Assim é que o processo orçamentário entra em cena para, idealmente, otimizar escolhas. Em cada sociedade, elas serão moduladas pelas instituições orçamentárias, conjunto de regras e princípios que orientam os gastos governamentais. As peças orçamentárias, por sua vez, inserem-se no ambiente institucional mais amplo, abrangendo os sistemas político, eleitoral e partidário.
A Constituição de 88 restabeleceu prerrogativas do Legislativo no campo orçamentário, em contraponto à ordem jurídica anterior, na qual o Executivo detinha papel muito preponderante. Ao reequilibrar funções, contudo, o texto constitucional não eximiu o Executivo de responsabilidades: liderado pelo presidente da República, cabe a ele elaborar e encaminhar os projetos de leis orçamentárias ao Congresso Nacional, o qual, por seu turno, poderá promover remanejamentos, de acordo com dispositivos constitucionais, legais e regimentais. Ao final, o Executivo poderá opor vetos às alterações promovidas, sujeitos à maioria qualificada para serem derrubados.
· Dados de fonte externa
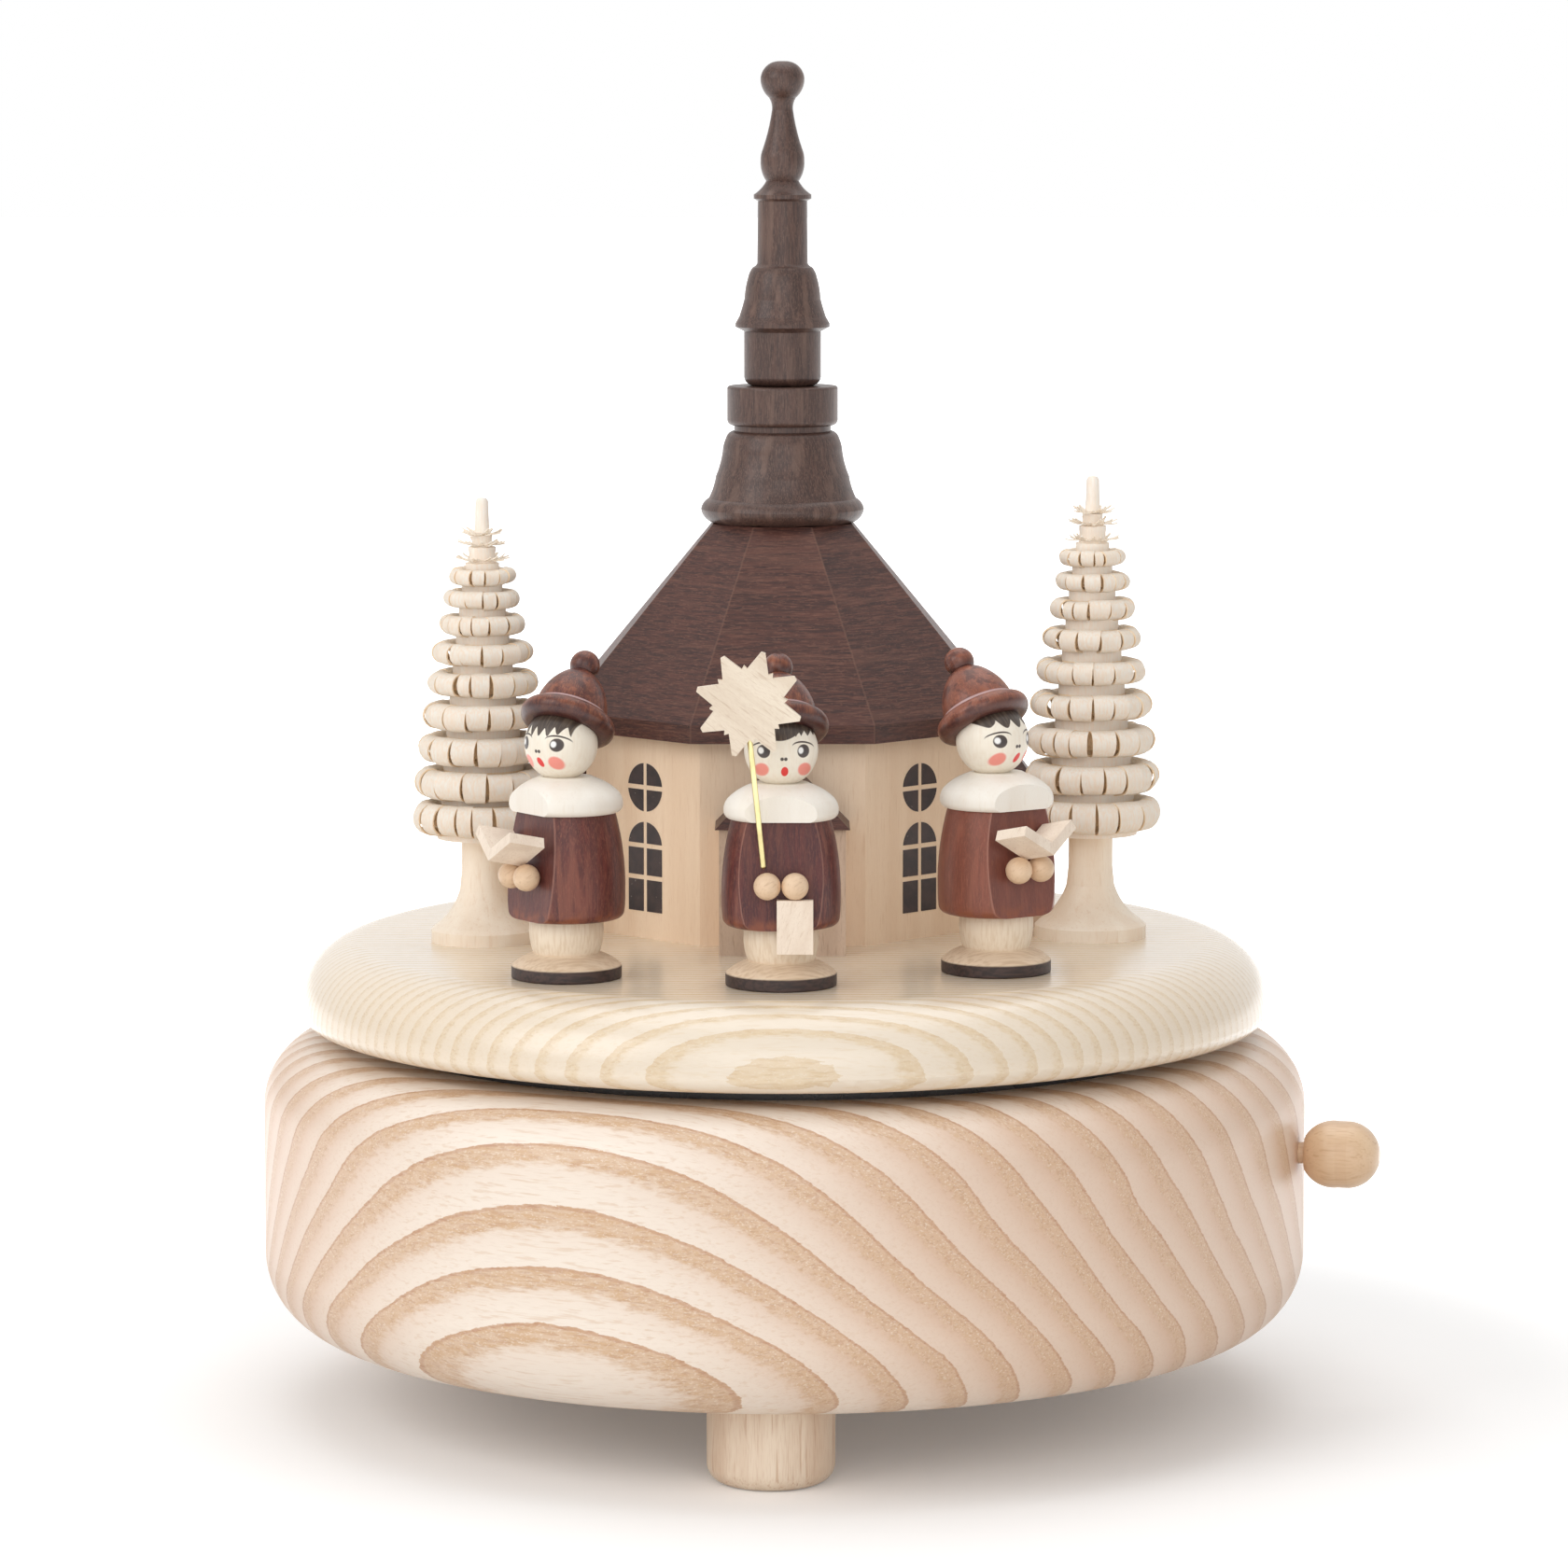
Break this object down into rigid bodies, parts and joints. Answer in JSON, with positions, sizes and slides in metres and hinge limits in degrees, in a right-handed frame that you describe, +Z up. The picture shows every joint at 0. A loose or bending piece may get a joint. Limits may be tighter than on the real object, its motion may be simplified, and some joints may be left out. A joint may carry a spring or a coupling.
{
  "type": "wooden music box",
  "caption": "Round turned wooden music box: a turntable carrying a small church, carol singers and shaved trees turns on a key-wound movement in the base, started by a side knob.",
  "frame": {"origin": "on the turntable's axis, in the plane that the three feet stand on", "axes": "+Z up along the turntable's axis; -Y towards the viewer, where the singers stand at rest; +X to the right, where the stop knob is"},
  "size_m": [0.1393, 0.131, 0.1684],
  "materials": {
    "ash_wood": "satin lacquered ash with open grain",
    "ash_feet": "lacquered ash dowel",
    "bead_wood": "lacquered turned bead",
    "turntable_wood": "satin lacquered softwood",
    "plywood": "unfinished birch plywood",
    "wall_wood": "matt natural wood",
    "roof_stain": "dark brown stained wood",
    "spire_stain": "grey brown stained wood",
    "shaved_wood": "thin curled shavings of pale wood",
    "leg_wood": "natural turned wood",
    "coat_stain": "red brown stained wood",
    "hat_stain": "brown stained wood",
    "white_stain": "white stained wood",
    "white_wood": "pale wooden slips",
    "star_wood": "thin pale wood",
    "face_paint": "pale wood with painted features",
    "brass_wire": "drawn brass wire",
    "brass": "turned and stamped brass",
    "key_brass": "cast brass wing key",
    "plated_steel": "zinc plated steel",
    "spring_steel": "hardened and polished spring steel",
    "cast_zinc": "die cast zinc, bare",
    "black_plastic": "black moulded plastic"
  },
  "bodies": {
    "root": {"body_shell": "ash_wood", "feet": "ash_feet", "bottom_plate": "plywood", "bottom_plate_screws": "plated_steel", "bedplate": "cast_zinc", "movement_screws": "plated_steel", "barrel_bridge": "cast_zinc", "comb": "spring_steel", "governor_frame": "brass", "spindle_bush": "brass", "slide_ring": "black_plastic", "ratchet_pawl": "spring_steel"},
    "turntable": {"turntable": "turntable_wood", "turntable_hub": "brass", "hub_screws": "plated_steel", "spindle": "plated_steel", "spring_barrel": "brass", "crown_wheel": "brass", "mainspring": "spring_steel", "church_walls": "wall_wood", "church_roof": "roof_stain", "porch_walls": "wall_wood", "porch_roofs": "roof_stain", "spire_bell": "spire_stain", "spire_disc": "spire_stain", "spire_pinnacle": "spire_stain", "left_tree_foot": "shaved_wood", "left_tree_crown": "shaved_wood", "right_tree_foot": "shaved_wood", "right_tree_crown": "shaved_wood", "left_singer_legs": "leg_wood", "left_singer_coat": "coat_stain", "left_singer_head": "face_paint", "left_singer_hat": "hat_stain", "left_singer_book": "white_wood", "centre_singer_legs": "leg_wood", "centre_singer_coat": "coat_stain", "centre_singer_head": "face_paint", "centre_singer_hat": "hat_stain", "centre_singer_book": "white_wood", "right_singer_legs": "leg_wood", "right_singer_coat": "coat_stain", "right_singer_head": "face_paint", "right_singer_hat": "hat_stain", "right_singer_book": "white_wood", "singer_collars": "white_stain", "singer_hands": "bead_wood", "star_wire": "brass_wire", "star": "star_wood"},
    "cylinder": {"note_cylinder": "brass", "cylinder_gears": "brass"},
    "governor_wheel": {"governor_wheel": "brass"},
    "fan": {"governor_worm": "plated_steel", "governor_fan": "black_plastic"},
    "winding": {"winding_arbor": "plated_steel", "ratchet_wheel": "plated_steel", "winding_key": "key_brass"},
    "stop": {"stop_rod": "bead_wood", "stop_knob": "bead_wood", "stop_wire": "plated_steel"}
  },
  "joints": [
    {"name": "turntable_turn", "type": "hinge", "parent": "root", "child": "turntable", "pos_m": [0, 0, 0], "axis": [0, 0, 1], "continuous": true},
    {"name": "cylinder_turn", "type": "hinge", "parent": "root", "child": "cylinder", "pos_m": [0, 0, 0.03302], "axis": [0.9886, 0.1504, 0], "continuous": true},
    {"name": "governor_wheel_turn", "type": "hinge", "parent": "root", "child": "governor_wheel", "pos_m": [0.00094, -0.00616, 0.02942], "axis": [0.9886, 0.1504, 0], "continuous": true},
    {"name": "governor_fan_turn", "type": "hinge", "parent": "root", "child": "fan", "pos_m": [0.02862, -0.00661, 0.02942], "axis": [0, 0, 1], "continuous": true},
    {"name": "winding_turn", "type": "hinge", "parent": "root", "child": "winding", "pos_m": [0, 0, 0], "axis": [0, 0, 1], "range_deg": [0, 2340]},
    {"name": "stop_slide", "type": "slide", "parent": "root", "child": "stop", "axis": [0.9744, -0.225, 0], "range_m": [0, 0.004]}
  ],
  "couplings": [
    {"joint": "cylinder_turn", "follows": "turntable_turn", "ratio": 2},
    {"joint": "governor_wheel_turn", "follows": "turntable_turn", "ratio": -10},
    {"joint": "governor_fan_turn", "follows": "turntable_turn", "ratio": -180}
  ]
}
A prerrogativa, atribuída ao Executivo, de apresentar a versão inicial do Orçamento é motivada por razões teóricas e especificidades nacionais. Como aponta a literatura, alguma forma de centralização decisória é condição necessária para que os recursos públicos não sejam objeto de uma disputa disfuncional. Grupos de interesse almejam apropriar-se do maior volume possível de recursos, pela expectativa de que o ônus tributário ou os encargos da dívida incidam sobre si em menor proporção. Submetidos a eles, os orçamentos públicos tendem a déficits recorrentes.
No que tange ao caso brasileiro, a heterogeneidade de interesses num país continental, combinada com fragmentação partidária, federalismo e certas regras eleitorais, faz as decisões orçamentárias do Legislativo tenderem à satisfação de demandas locais. Preocupações com o equilíbrio fiscal e a qualidade do gasto dificilmente orientam o cálculo parlamentar na esfera orçamentária. A consequência é o crescimento permanente do gasto, ao largo de análises de custo-benefício.
Nesse contexto, a falta de liderança do Executivo no decorrer do processo orçamentário traz riscos não desprezíveis. Prioridades mais amplas e projetos de caráter estratégico podem ser negligenciados. O interesse geral facilmente se perde em meio a pressões paroquiais. Iniciativas locais, próprias dos orçamentos subnacionais, avançam sobre o Orçamento federal dissociadas de programas mais abrangentes que lhes deem alguma organicidade.
Não é coincidência, portanto, que a reforma das instituições orçamentárias ganhe espaço na agenda política. Nesse sentido, as lideranças políticas no País devem dar prioridade à revisão do sistema de planejamento e orçamento previsto na Constituição no sentido de reequilibrar as responsabilidades entre os Poderes, com o objetivo de consagrar o princípio da responsabilidade orçamentária no País.